Paper No. 12-15
Presentation Time: 5:15 PM
THERMAL NICHES OF PLANKTONIC FORAMINIFERA ARE STATIC THROUGHOUT GLACIAL-INTERGLACIAL CLIMATE CHANGE
Abiotic niche lability reduces extinction risk by allowing species to adapt to changing environmental conditions. Species with static niches, in contrast, must keep pace with the velocity of climate change as they migrate to track suitable habitat. The rate and frequency of niche lability have been studied on human scales (months to decades) and geological scales (millions of years), but lability on intermediate (millennial) timescales remains largely uninvestigated. Here, we quantified abiotic niche lability at 8-ka resolution across the last 700 ka of glacial-interglacial fluctuations, using the exceptionally well-known fossil record of planktonic foraminifera coupled with atmosphere-ocean global climate model reconstructions of paleoclimate.

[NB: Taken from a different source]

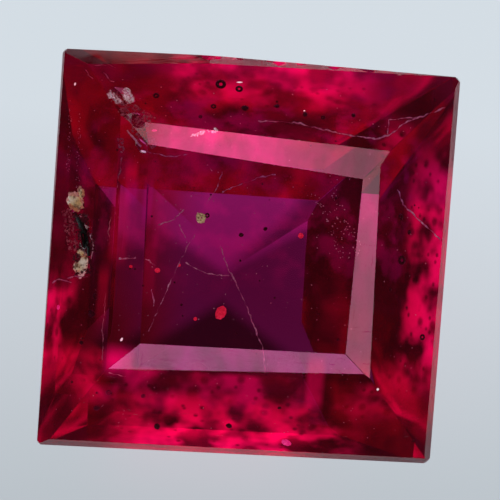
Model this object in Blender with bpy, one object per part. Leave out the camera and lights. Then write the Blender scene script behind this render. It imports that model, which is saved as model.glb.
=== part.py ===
"""A cut ruby: a square step-cut stone with its crown, girdle and pavilion, lying on one facet of the pavilion."""

import math
import random

import bmesh
import bpy
from mathutils import Vector

MM = 0.001

# The stone is laid out as its cutter held it: table facing up, axis along Z, girdle plane at height 0.
# Near is the side that faces the viewer, far the opposite one.
TABLE_HEIGHT = 1.00 * MM
GIRDLE_FOOT = -0.30 * MM
CULET_DEPTH = -3.10 * MM
ROUGH_SIZE = 12.0 * MM
PLANE_TOLERANCE = 1e-8

# Each tier of facets is ground at one height, where every facet stands at its distance from the axis.
# A facet is (azimuth of the side it faces, slope from the girdle plane, distance from the axis).
# The stone was cut by hand, so the four sides of a tier are neither quite square nor equally steep,
# and the far side of the girdle has a slight bend in it.
GIRDLE = {
    "height": 0.0,
    "right": (-0.4, 90.0, 3.340 * MM),
    "far right": (89.15, 90.0, 3.309 * MM),
    "far left": (91.5, 90.0, 3.342 * MM),
    "left": (180.4, 90.0, 3.258 * MM),
    "near": (271.4, 90.0, 3.276 * MM),
}
GIRDLE_BEVEL = {
    "height": 0.0,
    "right": (-0.4, 57.0, 3.340 * MM),
    "far right": (89.15, 57.0, 3.309 * MM),
    "far left": (91.5, 57.0, 3.342 * MM),
    "left": (180.4, 70.0, 3.258 * MM),
    "near": (271.4, 57.0, 3.276 * MM),
}
CROWN_MAIN = {
    "height": 0.0,
    "right": (-0.2, 33.9, 3.455 * MM),
    "far": (85.9, 29.9, 3.494 * MM),
    "left": (181.3, 36.0, 3.316 * MM),
    "near": (271.7, 28.4, 3.450 * MM),
}
CROWN_UPPER = {
    "height": TABLE_HEIGHT,
    "right": (-1.5, 19.4, 1.797 * MM),
    "far": (85.0, 19.4, 1.583 * MM),
    "left": (181.8, 18.5, 1.658 * MM),
    "near": (271.2, 21.2, 1.492 * MM),
}
PAVILION_MAIN = {
    "height": GIRDLE_FOOT,
    "right": (-0.6, 60.0, 3.340 * MM),
    "far": (90.3, 60.0, 3.325 * MM),
    "left": (180.2, 61.0, 3.258 * MM),
    "near": (270.9, 62.0, 3.276 * MM),
}
PAVILION_STEP = {
    "height": -2.55 * MM,
    "right": (0.5, 44.0, 1.17 * MM),
    "far": (90.0, 44.0, 1.04 * MM),
    "left": (180.5, 45.0, 1.65 * MM),
    "near": (270.0, 45.0, 1.77 * MM),
}
PAVILION_POINT = {
    "height": CULET_DEPTH,
    "right": (0.0, 19.0, -0.15 * MM),
    "far": (90.0, 25.0, -0.15 * MM),
    "left": (180.0, 21.0, 0.15 * MM),
    "near": (270.0, 25.0, 0.15 * MM),
}

# Wear has taken a little off the four upright corners of the girdle, and less off the crown above them.
# Each corner is (azimuth, distance from the axis).
CORNER_SLOPE = 84.0
CORNERS = ((45.0, 4.62 * MM), (135.0, 4.57 * MM), (225.0, 4.61 * MM), (315.0, 4.54 * MM))

# A pit opens on the left crown facet, where a grain of another mineral reaches the surface.
# Each hollow of it is (x, y, half-size along each axis, turn about the axis of the stone).
PIT_HOLLOWS = (
    (-2.86 * MM, 0.66 * MM, (0.19 * MM, 0.20 * MM, 0.13 * MM), 12.0),
    (-2.70 * MM, 0.22 * MM, (0.15 * MM, 0.32 * MM, 0.12 * MM), -8.0),
    (-2.72 * MM, -0.26 * MM, (0.16 * MM, 0.22 * MM, 0.12 * MM), 6.0),
)

# The corner of the crown between its far and left sides is broken in shell-shaped flakes.
BROKEN_CORNER_FLAKES = (
    (-2.24 * MM, 2.56 * MM, (0.26 * MM, 0.17 * MM, 0.15 * MM), -38.0),
    (-1.96 * MM, 2.16 * MM, (0.20 * MM, 0.13 * MM, 0.12 * MM), -46.0),
    (-1.86 * MM, 1.72 * MM, (0.17 * MM, 0.10 * MM, 0.09 * MM), -52.0),
)

# The middle of each of those flakes stands this much above the polished surface that it breaks.
FLAKE_RISE = 0.05 * MM

# Knocks have flaked the far edge of the girdle, most of all towards its right end.
# Each has its own share of the edge, and starts somewhere between two parts of that share.
NICK_COUNT = 13
NICK_SLOT_LOW = 0.1
NICK_SLOT_HIGH = 0.9
NICK_FIRST_X = -1.9 * MM
NICK_LAST_X = 3.15 * MM
NICK_Y = 3.35 * MM
NICK_HEIGHT = 0.06 * MM
NICK_RADIUS_LOW = 0.08 * MM
NICK_RADIUS_HIGH = 0.15 * MM
NICK_STRETCH = 1.6
NICK_SEED = 5

# A broken surface is a stretched ball of flat pieces, roughened by this share of its radius.
FLAKE_ROUGHNESS = 0.14
FLAKE_SUBDIVISIONS = 2
FLAKE_SEED = 21

RUBY_COLOUR = (0.60, 0.01, 0.06, 1.0)
RUBY_IOR = 1.762
POLISHED_ROUGHNESS = 0.02


def facets_of(tier):
    return [facet for side, facet in tier.items() if side != "height"]


def facet_normal(azimuth, slope, up):
    """Outward normal of a facet, up for one of the crown and down for one of the pavilion."""
    lean = math.radians(slope)
    turn = math.radians(azimuth)
    return Vector(
        (
            math.cos(turn) * math.sin(lean),
            math.sin(turn) * math.sin(lean),
            math.cos(lean) if up else -math.cos(lean),
        )
    )


def grind(stone, point, normal):
    """Takes off everything outside one plane and closes the stone with the flat facet that it leaves."""
    everything = stone.verts[:] + stone.edges[:] + stone.faces[:]
    cut = bmesh.ops.bisect_plane(
        stone, geom=everything, dist=PLANE_TOLERANCE, plane_co=point, plane_no=normal, clear_outer=True
    )
    rim = [part for part in cut["geom_cut"] if isinstance(part, bmesh.types.BMEdge)]
    if rim:
        bmesh.ops.contextual_create(stone, geom=rim)


def grind_facet(stone, facet, height, up):
    azimuth, slope, distance = facet
    turn = math.radians(azimuth)
    point = Vector((math.cos(turn) * distance, math.sin(turn) * distance, height))
    grind(stone, point, facet_normal(azimuth, slope, up))


def cut_stone():
    """The stone in its cutter's frame, ground facet by facet from a block of rough."""
    stone = bmesh.new()
    bmesh.ops.create_cube(stone, size=ROUGH_SIZE)
    grind(stone, Vector((0.0, 0.0, TABLE_HEIGHT)), Vector((0.0, 0.0, 1.0)))
    for tier in (GIRDLE, GIRDLE_BEVEL, CROWN_MAIN, CROWN_UPPER):
        for facet in facets_of(tier):
            grind_facet(stone, facet, tier["height"], up=True)
    for tier in (PAVILION_MAIN, PAVILION_STEP, PAVILION_POINT):
        for facet in facets_of(tier):
            grind_facet(stone, facet, tier["height"], up=False)
    for azimuth, distance in CORNERS:
        grind_facet(stone, (azimuth, CORNER_SLOPE, distance), GIRDLE["height"], up=True)
    bmesh.ops.recalc_face_normals(stone, faces=stone.faces[:])
    mesh = bpy.data.meshes.new("ruby")
    stone.to_mesh(mesh)
    stone.free()
    return mesh


def crown_height(x, y):
    """Height of the polished crown above one place of the girdle plane."""
    heights = [TABLE_HEIGHT]
    for tier in (CROWN_MAIN, CROWN_UPPER):
        for azimuth, slope, distance in facets_of(tier):
            turn = math.radians(azimuth)
            outward = x * math.cos(turn) + y * math.sin(turn) - distance
            heights.append(tier["height"] - outward * math.tan(math.radians(slope)))
    return min(heights)


def add_flake(name, place, half_sizes, turn, seat, collection, draw):
    """A rough stretched ball, which takes one shell-shaped flake out of the stone."""
    ball = bmesh.new()
    bmesh.ops.create_icosphere(ball, subdivisions=FLAKE_SUBDIVISIONS, radius=1.0)
    for corner in ball.verts:
        corner.co *= 1.0 + draw.uniform(-FLAKE_ROUGHNESS, FLAKE_ROUGHNESS)
        corner.co = Vector(c * half for c, half in zip(corner.co, half_sizes))
    mesh = bpy.data.meshes.new(name)
    ball.to_mesh(mesh)
    ball.free()
    flake = bpy.data.objects.new(name, mesh)
    flake.location = place
    flake.rotation_euler.z = math.radians(turn)
    flake.parent = seat
    flake.hide_render = True
    flake.display_type = "WIRE"
    collection.objects.link(flake)


def add_cutters(seat, collection):
    """The pit, the broken corner and the nicks of the girdle."""
    draw = random.Random(FLAKE_SEED)
    for number, (x, y, half_sizes, turn) in enumerate(PIT_HOLLOWS + BROKEN_CORNER_FLAKES):
        place = (x, y, crown_height(x, y) + FLAKE_RISE)
        add_flake(f"flake_{number}", place, half_sizes, turn, seat, collection, draw)
    draw = random.Random(NICK_SEED)
    for number in range(NICK_COUNT):
        along = (number + draw.uniform(NICK_SLOT_LOW, NICK_SLOT_HIGH)) / NICK_COUNT
        x = NICK_FIRST_X + math.sqrt(along) * (NICK_LAST_X - NICK_FIRST_X)
        radius = draw.uniform(NICK_RADIUS_LOW, NICK_RADIUS_HIGH)
        place = (x, NICK_Y, NICK_HEIGHT)
        add_flake(f"nick_{number}", place, (NICK_STRETCH * radius, radius, radius), 0.0, seat, collection, draw)


def ruby_material():
    material = bpy.data.materials.new("ruby")
    material.use_nodes = True
    shader = material.node_tree.nodes["Principled BSDF"]
    shader.inputs["Base Color"].default_value = RUBY_COLOUR
    shader.inputs["Roughness"].default_value = POLISHED_ROUGHNESS
    shader.inputs["Metallic"].default_value = 0.0
    shader.inputs["IOR"].default_value = RUBY_IOR
    shader.inputs["Transmission Weight"].default_value = 1.0
    return material


def lay_down(seat, ruby):
    """Turns the near facet of the pavilion's point onto the surface below and centres the footprint."""
    azimuth, slope, _ = PAVILION_POINT["near"]
    turn = facet_normal(azimuth, slope, up=False).rotation_difference(Vector((0.0, 0.0, -1.0)))
    seat.rotation_mode = "QUATERNION"
    seat.rotation_quaternion = turn
    bpy.context.view_layer.update()
    evaluated = ruby.evaluated_get(bpy.context.evaluated_depsgraph_get())
    mesh = bpy.data.meshes.new_from_object(evaluated)
    corners = [turn @ vertex.co for vertex in mesh.vertices]
    bpy.data.meshes.remove(mesh)
    low = Vector(min(corner[axis] for corner in corners) for axis in range(3))
    high = Vector(max(corner[axis] for corner in corners) for axis in range(3))
    seat.location = (-(low.x + high.x) / 2, -(low.y + high.y) / 2, -low.z)


def main():
    for old in list(bpy.data.objects):
        bpy.data.objects.remove(old, do_unlink=True)
    stone_collection = bpy.data.collections.new("cut_ruby")
    cutter_collection = bpy.data.collections.new("flakes")
    for collection in (stone_collection, cutter_collection):
        bpy.context.scene.collection.children.link(collection)

    seat = bpy.data.objects.new("seat", None)
    stone_collection.objects.link(seat)
    ruby = bpy.data.objects.new("ruby", cut_stone())
    ruby.data.materials.append(ruby_material())
    ruby.parent = seat
    stone_collection.objects.link(ruby)

    add_cutters(seat, cutter_collection)
    flaking = ruby.modifiers.new("flaking", "BOOLEAN")
    flaking.operation = "DIFFERENCE"
    flaking.operand_type = "COLLECTION"
    flaking.collection = cutter_collection
    lay_down(seat, ruby)


main()
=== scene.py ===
"""A square step-cut ruby that lies on a facet of its pavilion, its table facing the viewer."""

import math
import random

import bmesh
import bpy
from mathutils import Matrix, Vector
from mathutils import noise as solid_noise
from mathutils.bvhtree import BVHTree


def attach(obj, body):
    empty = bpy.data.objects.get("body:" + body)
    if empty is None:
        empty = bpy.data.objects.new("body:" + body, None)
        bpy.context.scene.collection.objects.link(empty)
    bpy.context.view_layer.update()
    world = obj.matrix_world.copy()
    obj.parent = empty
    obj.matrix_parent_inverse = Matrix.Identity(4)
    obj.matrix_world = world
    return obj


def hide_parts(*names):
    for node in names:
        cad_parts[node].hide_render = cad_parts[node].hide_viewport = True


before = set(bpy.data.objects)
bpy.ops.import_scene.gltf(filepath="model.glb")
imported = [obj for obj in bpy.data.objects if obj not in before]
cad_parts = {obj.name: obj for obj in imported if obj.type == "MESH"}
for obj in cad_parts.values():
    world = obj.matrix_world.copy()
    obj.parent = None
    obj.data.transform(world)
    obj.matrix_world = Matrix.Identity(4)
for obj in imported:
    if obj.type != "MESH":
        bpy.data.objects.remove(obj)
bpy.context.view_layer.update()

# The camera looks straight down on the table of the stone from seven centimetres, through a long lens.
# The stone was cut with its table up and then laid down on one facet of its pavilion, so it leans
# towards the viewer, and its sides stand a little clockwise of the frame of the picture.
MM = 0.001
LEAN = math.radians(25.0)
GIRDLE_CENTRE = Vector((-0.0410, -0.0497, 2.8730)) * MM
TURN_IN_PICTURE = math.radians(4.2)
CAMERA_DISTANCE = 70.0 * MM
PICTURE_WIDTH = 8.333 * MM
PICTURE_CENTRE_RIGHT = 0.083 * MM
PICTURE_CENTRE_UP = 0.129 * MM
SENSOR_WIDTH_MM = 36.0
CLIP_NEAR = 5.0 * MM
CLIP_FAR = 1.0
LIGHT_BOUNCES = 28
FACET_BOUNCES = 18


def put_in_scene(name, data):
    thing = bpy.data.objects.new(name, data)
    bpy.context.scene.collection.objects.link(thing)
    return thing


cut_to_laid = Matrix.Translation(GIRDLE_CENTRE) @ Matrix.Rotation(LEAN, 4, "X")
stone_turn = cut_to_laid.to_3x3()
camera_turn = stone_turn @ Matrix.Rotation(TURN_IN_PICTURE, 3, "Z")
aim = GIRDLE_CENTRE + camera_turn @ Vector((PICTURE_CENTRE_RIGHT, PICTURE_CENTRE_UP, 0.0))
camera_place = aim + camera_turn @ Vector((0.0, 0.0, CAMERA_DISTANCE))
camera_data = bpy.data.cameras.new("camera")
camera_data.sensor_width = SENSOR_WIDTH_MM
camera_data.lens = SENSOR_WIDTH_MM * CAMERA_DISTANCE / PICTURE_WIDTH
camera_data.clip_start = CLIP_NEAR
camera_data.clip_end = CLIP_FAR
camera = put_in_scene("camera", camera_data)
camera.matrix_world = Matrix.Translation(camera_place) @ camera_turn.to_4x4()
bpy.context.scene.camera = camera
bpy.context.scene.view_settings.view_transform = "Standard"
bpy.context.scene.cycles.max_bounces = LIGHT_BOUNCES
bpy.context.scene.cycles.glossy_bounces = FACET_BOUNCES
bpy.context.scene.cycles.transmission_bounces = FACET_BOUNCES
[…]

We developed a new R package ("kerneval") to characterize niches as continuous probability distribution functions while accounting for sampling bias, and to compare kernel densities in a quantitative way. We tracked foraminiferal niches through time along the univariate axis of mean annual temperature, measured both at the sea surface and from species’ depth habitats. Evolutionary trait models fit to time series of occupied temperature values supported widespread niche stasis above randomly wandering or directional change. Intraspecific niches were equally similar through time, regardless of the magnitude of global temperature change on short timescales (8ka) and between extreme contrasts of glacial and interglacial intervals. Ecotype explained little variation in species-level differences in niche lability after accounting for evolutionary relatedness. The findings of abiotic niche stasis suggest that warming and ocean acidification over the next hundreds to thousands of years could hasten local and global extinctions in foraminifera and other calcifying plankton, which are primary components of marine food-webs and biogeochemical cycles.